Il y a décrit sa lutte pour être accepté en tant que Juif, que bolchevique et que cavalier débutant par des Cosaques anarchiques, courageux et parfois brutaux alors qu’ils combattaient ensemble les forces encore plus brutales de l’Etat polonais soutenues par les grandes puissances capitalistes. Une description saisissante d’un coucher de soleil est directement suivie par le compte-rendu de ses tentatives visant à empêcher les Cosaques d’exécuter leurs prisonniers. A férocité de la bataille s’ensuit une scène poignante où Babel lit un texte de la Pravda consacré à Lénine face à un rassemblement des troupes cosaques analphabètes lors d’une halte. Il s’agit d’un récit vivant, choquant et véridique au sujet de la guerre civile.

Le stalinisme

Pareille approche déplaisait bien entendu profondément à la bureaucratie stalinienne naissante. Les bureaucrates staliniens n’appréciaient que très modérément de lire une description véridique de la guerre; ils ne voulaient que du «réalisme socialiste» ou, plus exactement, de la morne propagande sans vie. Après la chute du stalinisme, l’ouverture des archives de l’URSS a notamment révélé qu’un général avait demandé l’arrestation et même l’exécution de Babel.
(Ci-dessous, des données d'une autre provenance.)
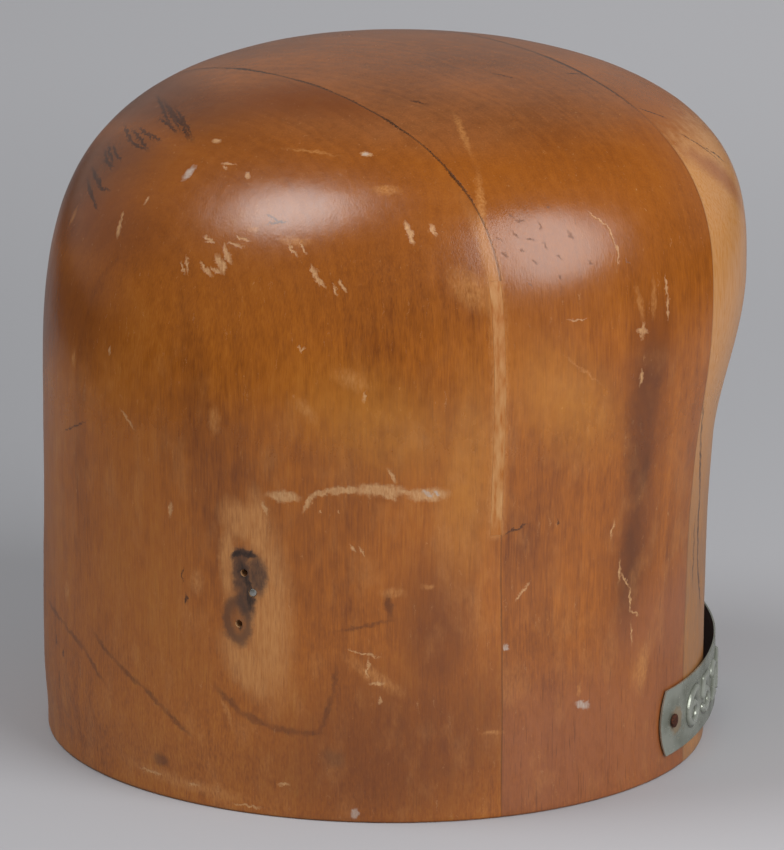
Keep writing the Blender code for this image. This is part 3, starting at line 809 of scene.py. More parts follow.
DARK_CROWN = (
    (-150, 160, -96, 172, 26.0), (-132, 146, -104, 160, 26.0), (4.8, 118, 5.2, 100, 12.0),
    (5.2, 100, 8.6, 80, 11.0), (8.6, 80, 10.4, 46, 10.0),
)

PALED = (
    (-46, 112, -34, 104, 30.0), (-26, 116, -24, 70, 18.0), (-16, 118, -6, 104, 27.0),
)

DEEP = (
    (-77.3, 10.2, -76, 10.2, 4.0), (-44.5, 18, -43, 17, 5.0), (-35.6, 61.6, -34.8, 56, 2.4),
    (8.6, 92, 9, 84, 4.0), (8.2, 72, 9, 66, 3.0),
)

REDDENED = (
    (-22, 14, 40, 16, 56.0), (14, 40, 40, 44, 34.0), (29, 164, 42, 150, 11.0),
)


def old_shellac(name, tone, low_tone, reach, seed):
    """Poplar, rasped and sanded to shape, under old brown shellac.

    It gives a soft shine over fine upright streaks, end grain on the crown, and pale wood in every knock.
    """
    colours = bpy.context.scene.hat_block_colours
    material, tree = finish(name, {"IOR": 1.5, "Specular IOR Level": 0.8})
    place = axis_place(tree)
    parts = node(tree, "SeparateXYZ", place).node.outputs
    height = parts["Z"]

    # Growth rings round a pith far outside the plank, bent by slow waves
    bend = streaks(tree, place, 46.0, 150.0, 2.0, seed)
    leaning = node(tree, "Mapping", place, links={"Scale": (1.0, 1.0, 0.05)})
    pith = Vector((14.0 + seed[0], -170.0 - seed[1], 0.0))
    radius = node(tree, "VectorMath", leaning, pith, output="Value", operation="DISTANCE")
    ring = summed(tree, radius, (bend, 16.0))
    scaled = [product(tree, *pair) for pair in ((ring, 0.55), (parts["X"], 0.016), (height, 0.006))]
    ring_noise = {"Scale": 1.0, "Detail": 4.0, "Roughness": 0.6}
    rings = node(tree, "TexNoise", node(tree, "CombineXYZ", *scaled), links=ring_noise, output="Fac")
    # Vessels are 0.1 mm wide in the wood, drawn 0.5 mm wide here so that they show
    vessels = streaks(tree, place, 0.42, 6.0, 3.0, seed)
    broad = streaks(tree, place, 3.2, 46.0, 2.0, seed)
    cloud = streaks(tree, place, 34.0, 60.0, 3.0, seed)
    mottle = streaks(tree, place, 2.6, 4.5, 4.0, seed)

    handled_low = node(tree, "MapRange", height, 0.0, 100.0, low_tone, tone)
    weights = ((rings, 0.2), (vessels, 0.25), (broad, 0.07), (cloud, 0.34), (mottle, 0.17))
    grain = summed(tree, handled_low, *weights)
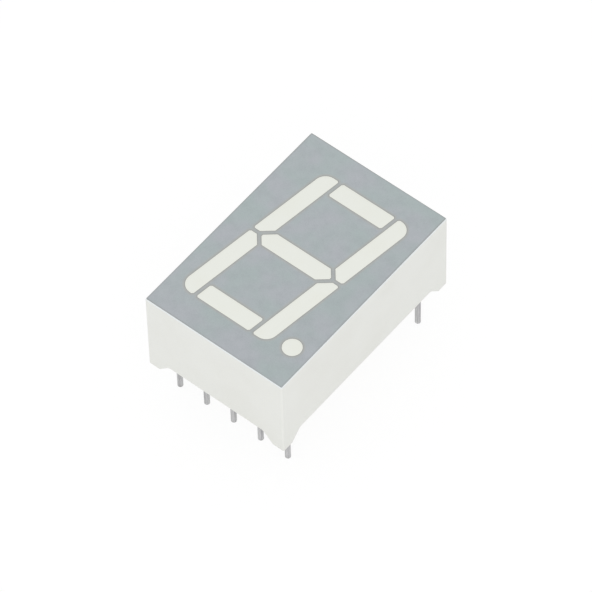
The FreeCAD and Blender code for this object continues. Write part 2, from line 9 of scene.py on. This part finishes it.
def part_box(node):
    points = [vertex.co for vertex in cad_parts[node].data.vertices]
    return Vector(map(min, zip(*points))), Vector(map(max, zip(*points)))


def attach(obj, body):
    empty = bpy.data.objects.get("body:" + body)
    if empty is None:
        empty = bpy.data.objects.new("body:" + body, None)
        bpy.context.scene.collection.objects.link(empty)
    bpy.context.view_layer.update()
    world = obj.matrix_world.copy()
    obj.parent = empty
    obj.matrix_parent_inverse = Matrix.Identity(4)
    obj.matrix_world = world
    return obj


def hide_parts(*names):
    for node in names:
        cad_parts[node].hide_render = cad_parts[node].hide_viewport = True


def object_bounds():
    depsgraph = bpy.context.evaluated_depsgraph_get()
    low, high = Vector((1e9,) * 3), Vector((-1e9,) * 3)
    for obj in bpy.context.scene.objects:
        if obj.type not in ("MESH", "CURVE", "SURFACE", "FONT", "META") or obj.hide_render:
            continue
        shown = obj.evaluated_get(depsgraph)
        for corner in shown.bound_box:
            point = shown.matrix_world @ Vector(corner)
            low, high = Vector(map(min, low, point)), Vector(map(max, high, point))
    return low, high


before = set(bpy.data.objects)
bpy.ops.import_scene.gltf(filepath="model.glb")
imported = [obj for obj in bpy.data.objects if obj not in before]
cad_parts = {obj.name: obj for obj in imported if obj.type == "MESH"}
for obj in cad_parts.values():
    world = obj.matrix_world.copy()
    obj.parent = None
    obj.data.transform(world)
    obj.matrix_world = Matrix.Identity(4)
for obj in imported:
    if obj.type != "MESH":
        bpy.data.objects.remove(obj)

Sa sincérité l’a de plus en plus démarqué au sein du cauchemar de la dictature stalinienne.

Babel était devenu une grande figure de la littérature soviétique mais, comme le temps passait, il a trouvé des plus difficiles de tordre son talent pour qu’il cadre avec les désirs de Staline. Il s’est plus fortement orienté vers le journalisme et le théâtre, certaines réalisées avec Sergei Eisensein, mais a été critiqué pour son «formalisme» et des politiques inappropriées jusqu’à ce qu’il explique en 1934 qu’il travaillait dorénavant « dans le genre du silence ».

Il fut néanmoins arrêté en 1939 et détenu par le NKVD (Commissariat du peuple aux Affaires intérieures). Après trois jours et trois nuits d’interrogatoire, il a «avoué» être un membre d’une «organisation trotskyste anti-soviétique» et a été jugé au cours d’un procès secret de 20 minutes le 26 janvier 1940. Il est revenu sur ses aveux durant ce procès, affirmant qu’ils avaient été extorqués par la force, mais il fut abattu peu de temps après. Ses cendres furent jetées avec celles de dizaines d’autres dans une fosse commune. Ses livres se virent frappés d’interdiction, ils furent détruits, ses notes et manuscrits saisis et son nom fut retiré des encyclopédies soviétiques.

Babel a toutefois été «réhabilité» par Khrouchtchev après la mort de Staline. Sa réputation, tant à l’est qu’à l’ouest, n’a cessé de croître depuis lors.